Ein Haufen Wachsmalstifte schießt auf ein einem Hammerhai nachempfundenes Raumschiff? So sieht es also aus, wenn das Böse niemals schläft? Ganz so ungewohnt ist das alles ja nicht, das quasi-religiöse Böse ist das berühmte Andere, dem man mit wachsmalerischer Unbarmherzigkeit begegnet: die Logik des Krieges in Pastellfarben. Ähnlich ruhelos scheinen seit einiger Zeit die Kalifornier von ST. ELMO´S FIRE zu sein; das Quartett hatte zuletzt seine zwischen 1986 und 1992 veröffentlichten Alben wieder zugänglich gemacht und legt jetzt mit „Evil Never Sleeps“ das erste Studio-Album seit über 25 Jahren vor. Es steht zu vermuten, dass außer Zeitgenossen und ausgewiesene Kenner des US-Metals nurmehr wenige Menschen die Band auf dem Schirm hatten – „Evil Never Sleeps“ ist also auch der Versuch, sich auf dem schwermetallischen Marktplatz wieder neu zu platzieren.
Wie bei Reunions nicht ungewöhnlich, versuchen auch ST. ELMO´S FIRE, an die Klangwelten vergangener Glanzzeiten mehr oder weniger nahtlos anzuschließen. Der Sound der Amerikaner bemüht sich um eine authentische Old-School-Aura und tatsächlich wirken die Songs auf „Evil Never Sleeps“ so, als wären die vergangenen zwei Dekaden spurlos an ihnen vorbeigegangen. Schon der Opener „We Will Not Die“ lässt erahnen, was den Hörer im Verlauf des restlichen Albums erwarten wird: durch und durch traditioneller US-Metal, der hier und da Riffs aus dem frühen Thrash Metal entlehnt und vor allem in der zweiten Hälfte auch mal Anleihen an den Sleaze-Rock à la Def Leppard macht. Eine durchaus gefällige Mischung also. Der Neuzugang am Mikro, Kevin Brady, fügt sich spannungsfrei in den Sound der Band ein und weiß mit seiner zwar limitierten, aber in puncto Klangfarbe sehr sympathischen Stimme zu gefallen. Mit zwei Ausnahmen („We Will Never Die“ sowie „Lord Of Thunder“) setzt die Band auf groovige, langsamere Tempi und eher simple Songstrukturen, in denen viel Raum für die ziemlich coolen und genre-bewusst zweistimmigen Gitarren-Leads gelassen wird. Gerade hinsichtlich der Gitarrenarbeit macht sich aber die etwas dumpfe, drucklose Produktion bemerkbar, weil die ausgefeilten Leads nicht immer klar durchdringen und definitiv präsenter hätten ausfallen müssen.

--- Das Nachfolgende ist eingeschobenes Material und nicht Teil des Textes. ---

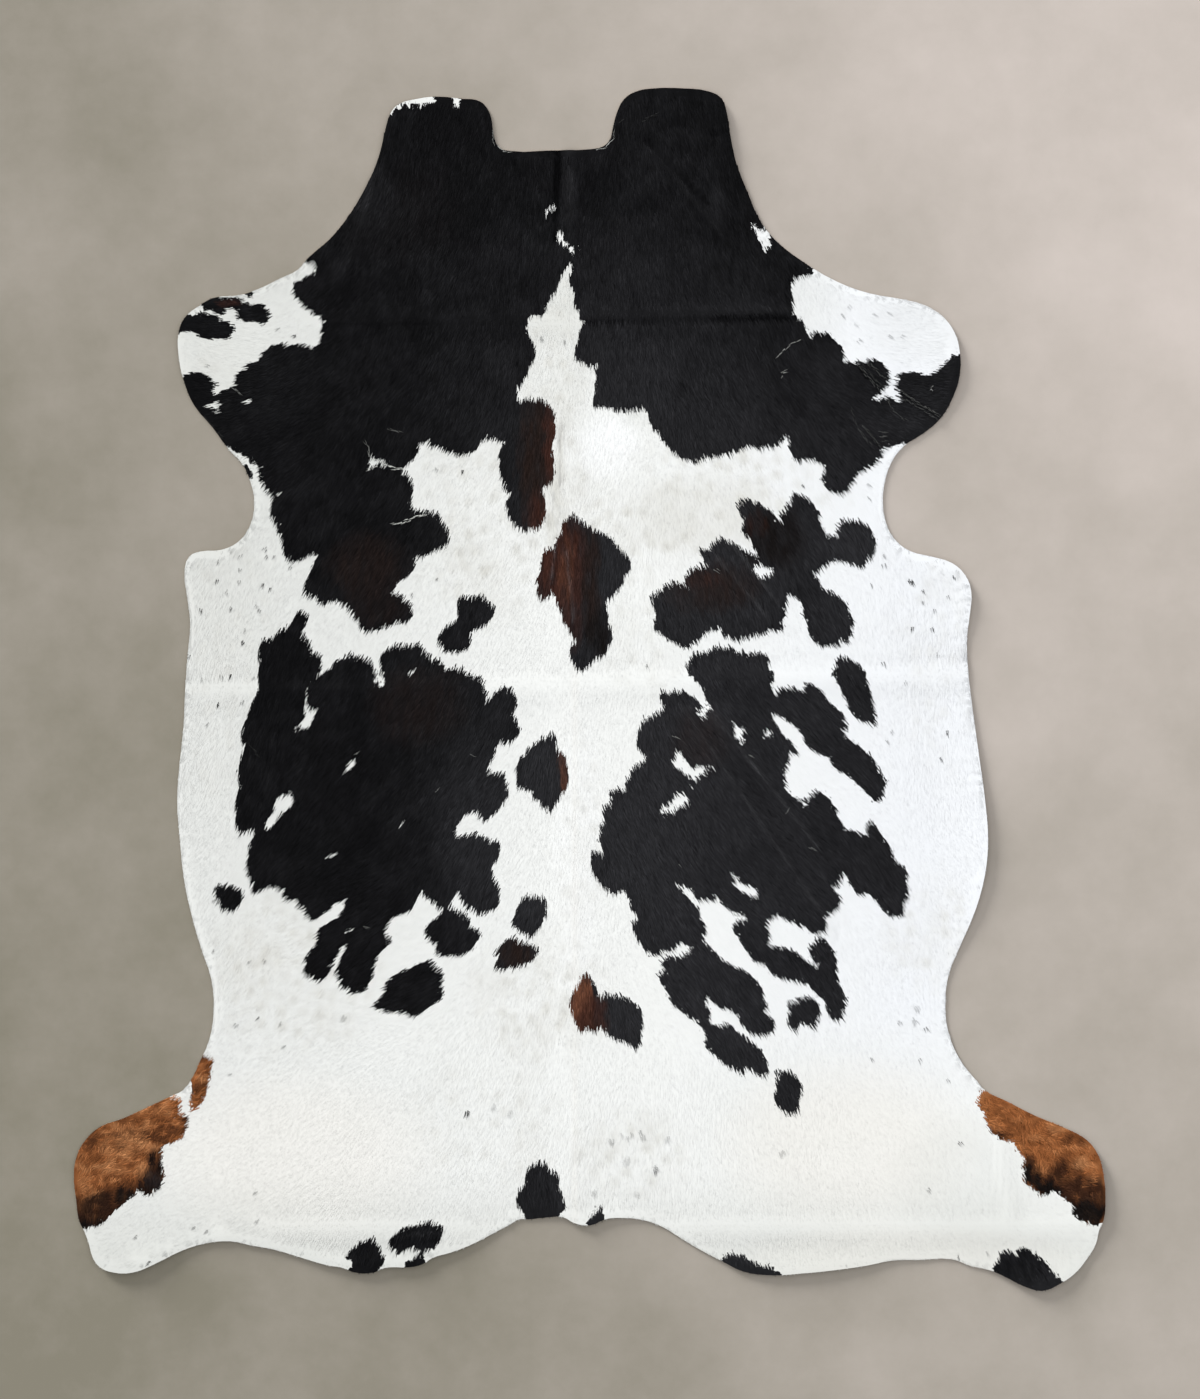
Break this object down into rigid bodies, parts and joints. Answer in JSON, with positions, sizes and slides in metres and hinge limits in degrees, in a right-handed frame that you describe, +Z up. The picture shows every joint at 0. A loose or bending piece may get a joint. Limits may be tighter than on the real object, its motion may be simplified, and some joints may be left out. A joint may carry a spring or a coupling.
{
  "type": "cowhide rug",
  "caption": "Whole hair-on cowhide laid flat as a rug, with neck tabs, legs, rump and flanks trimmed to a smooth edge and low folds from packing.",
  "frame": {"origin": "on the floor under the middle of the hide's bounding box", "axes": "+Z up out of the coat, +Y from the tail to the neck, +X to the right of the hide seen from above"},
  "size_m": [1.8, 2.1, 0.0114],
  "materials": {
    "hide": "hair-on cow skin, white coat with black and red-brown patches, suede underside"
  },
  "bodies": {
    "root": {"hide": "hide"}
  },
  "joints": []
}
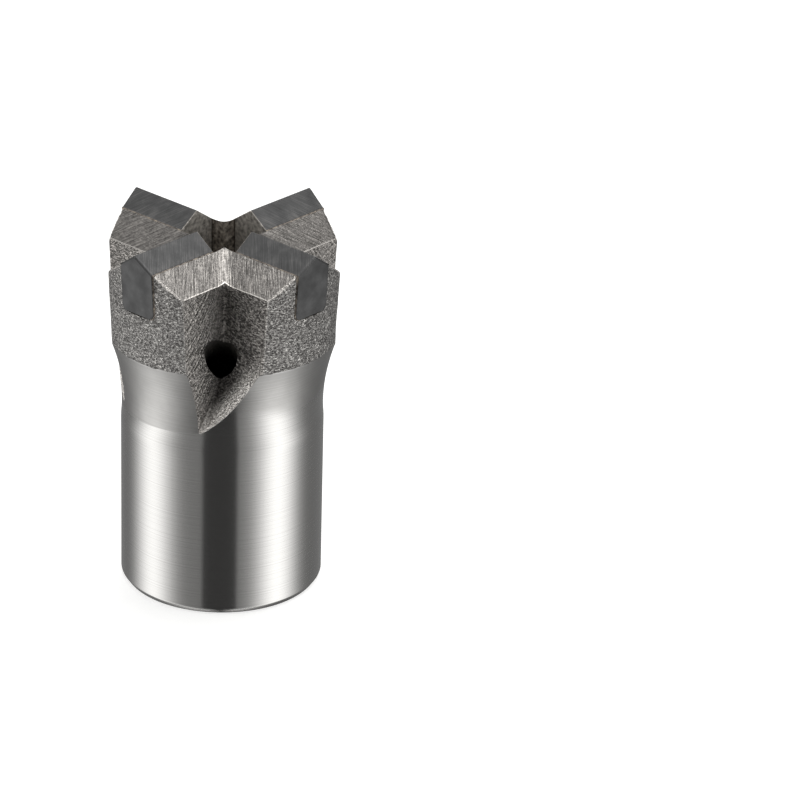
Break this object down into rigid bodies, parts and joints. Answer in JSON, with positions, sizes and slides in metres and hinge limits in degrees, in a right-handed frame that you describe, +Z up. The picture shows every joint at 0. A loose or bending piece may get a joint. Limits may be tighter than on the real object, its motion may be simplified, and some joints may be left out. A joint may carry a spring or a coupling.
{
  "type": "taper cross bit",
  "caption": "Rock drill bit: carbide inserts brazed in a cross-shaped steel crown over milled flutes with flushing holes, and a tapered socket for a drill rod.",
  "frame": {"origin": "centre of the foot's ring, at the mouth of the socket, on the surface that the bit stands on", "axes": "+Z up the bit's axis, from the socket to the crown; the wings lie along X and Y; the side flushing holes open towards +X-Y and -X+Y"},
  "size_m": [0.042, 0.042, 0.0648],
  "materials": {
    "steel": "forged and blasted crown, milled flutes, turned flare, polished skirt",
    "carbide": "ground tungsten carbide",
    "braze": "as brazed"
  },
  "bodies": {
    "root": {"bit_body": "steel", "insert_east": "carbide", "insert_north": "carbide", "insert_west": "carbide", "insert_south": "carbide", "braze_east": "braze", "braze_north": "braze", "braze_west": "braze", "braze_south": "braze"}
  },
  "joints": []
}
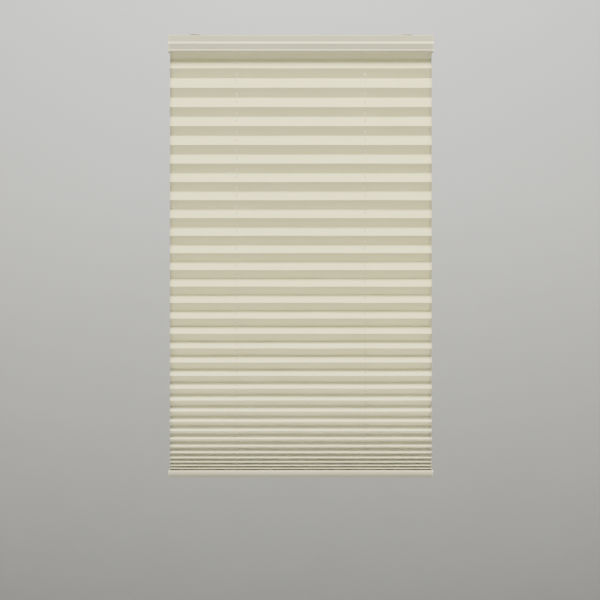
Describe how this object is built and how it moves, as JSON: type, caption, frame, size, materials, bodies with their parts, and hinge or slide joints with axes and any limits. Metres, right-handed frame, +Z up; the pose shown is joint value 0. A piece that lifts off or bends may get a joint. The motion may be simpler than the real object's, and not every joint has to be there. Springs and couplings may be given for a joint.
{
  "type": "pleated blind",
  "caption": "Cordless pleated blind: a head rail with a spring lift, an accordion-folded fabric sheet and a weighted bottom rail that stays where it is put.",
  "frame": {"origin": "midway between the two clip brackets, on the plane of their top faces", "axes": "+X along the width to the right as seen from the room, -Y towards the room, +Z up"},
  "size_m": [0.775, 0.0535, 1.2969],
  "materials": {
    "rail_finish": "alabaster powder coat, satin",
    "cap_plastic": "off-white moulding",
    "fabric": "ivory crepe weave, stiffened and pleated",
    "cord": "braided polyester",
    "strip_plastic": "extruded white strip",
    "zinc_steel": "zinc plated",
    "ground_steel": "ground",
    "housing_plastic": "moulded, fine texture",
    "gear_plastic": "moulded acetal",
    "clear_plastic": "moulded button"
  },
  "bodies": {
    "head_rail": {"head_rail": "rail_finish", "head_cap_left": "cap_plastic", "head_cap_right": "cap_plastic", "bracket_left": "zinc_steel", "bracket_right": "zinc_steel", "motor_housing": "housing_plastic", "motor_cover": "housing_plastic", "motor_screws": "zinc_steel", "motor_axles": "ground_steel", "motor_spring": "ground_steel", "top_strip": "strip_plastic", "pleated_fabric": "fabric", "cord_guide_left": "housing_plastic", "cord_guide_right": "housing_plastic", "guide_pin_left": "ground_steel", "guide_pin_right": "ground_steel", "lift_cord_left": "cord", "lift_cord_right": "cord"},
    "bottom_rail": {"bottom_rail": "rail_finish", "bottom_strip": "strip_plastic", "bottom_cap_left": "cap_plastic", "bottom_cap_right": "cap_plastic", "weight_bar": "zinc_steel", "cord_anchor_left": "clear_plastic", "cord_anchor_right": "clear_plastic"},
    "spool_left": {"spool_left": "gear_plastic"},
    "drive_drum": {"drive_drum": "gear_plastic"},
    "idler_gear": {"idler_gear": "gear_plastic"},
    "storage_drum": {"storage_drum": "gear_plastic"},
    "spool_right": {"spool_right": "gear_plastic"},
    "guide_roller_left": {"guide_roller_left": "gear_plastic"},
    "guide_roller_right": {"guide_roller_right": "gear_plastic"}
  },
  "joints": [
    {"name": "bottom_rail_slide", "type": "slide", "parent": "head_rail", "child": "bottom_rail", "axis": [0, 0, 1], "range_m": [-0.21, 1.17], "deforming": ["pleated_fabric", "lift_cord_left", "lift_cord_right", "motor_spring"]},
    {"name": "spool_left_spin", "type": "hinge", "parent": "head_rail", "child": "spool_left", "pos_m": [-0.039, 0, -0.025], "axis": [0, 0, 1], "range_deg": [-1248, 6948]},
    {"name": "drive_drum_spin", "type": "hinge", "parent": "head_rail", "child": "drive_drum", "pos_m": [-0.013, 0, -0.025], "axis": [0, 0, 1], "range_deg": [-6948, 1248]},
    {"name": "idler_gear_spin", "type": "hinge", "parent": "head_rail", "child": "idler_gear", "pos_m": [0.013, 0, -0.025], "axis": [0, 0, 1], "range_deg": [-1248, 6948]},
    {"name": "storage_drum_spin", "type": "hinge", "parent": "head_rail", "child": "storage_drum", "pos_m": [0.013, 0, -0.025], "axis": [0, 0, 1], "range_deg": [-1248, 6948]},
    {"name": "spool_right_spin", "type": "hinge", "parent": "head_rail", "child": "spool_right", "pos_m": [0.039, 0, -0.025], "axis": [0, 0, 1], "range_deg": [-6948, 1248]},
    {"name": "guide_roller_left_spin", "type": "hinge", "parent": "head_rail", "child": "guide_roller_left", "pos_m": [-0.18235, 0, -0.02765], "axis": [0, 1, 0], "range_deg": [-2131, 11866]},
    {"name": "guide_roller_right_spin", "type": "hinge", "parent": "head_rail", "child": "guide_roller_right", "pos_m": [0.18235, 0, -0.02765], "axis": [0, 1, 0], "range_deg": [-11866, 2131]}
  ],
  "couplings": [
    {"joint": "spool_left_spin", "follows": "bottom_rail_slide", "rad_per_m": 103.63},
    {"joint": "drive_drum_spin", "follows": "bottom_rail_slide", "rad_per_m": -103.63},
    {"joint": "idler_gear_spin", "follows": "bottom_rail_slide", "rad_per_m": 103.63},
    {"joint": "storage_drum_spin", "follows": "bottom_rail_slide", "rad_per_m": 103.63},
    {"joint": "spool_right_spin", "follows": "bottom_rail_slide", "rad_per_m": -103.63},
    {"joint": "guide_roller_left_spin", "follows": "bottom_rail_slide", "rad_per_m": 176.99},
    {"joint": "guide_roller_right_spin", "follows": "bottom_rail_slide", "rad_per_m": -176.99}
  ]
}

Trotzdem weiß vor allem die erste Hälfte des Albums voll zu überzeugen. Das thrashige „Lord Of Thunder“ mit seinem Ohrwurm-Refrain sowie die ebenso eingängigen „Betrayer“ und „I Beginn“ sind stilsicher komponierte Metal-Songs mit sattem Riffing und einprägsamen Melodiebägen. Leider können ST. ELMO´S FIRE dieses Niveau nicht über die gesamte Spielzeit hinweg halten und es schleichen sich mehr und mehr austauschbare und vor allem höhepunktfreie Songs ein. So ist gerade der Titelsong auffallend einfallslos geraten und auch Stücke wie „Hammer“ oder „Unslaved“ sind ziemliche Durchschnittsware. Und so haben die vier Kalifornier zwar kein wirklich schlechtes, aber eben doch nur knapp überdurchschnittliches Album aufgenommen, dem ein paar klarerer Konturen gut getan hätten. Das nächste Mal weniger Wachsmalstifte, bitte.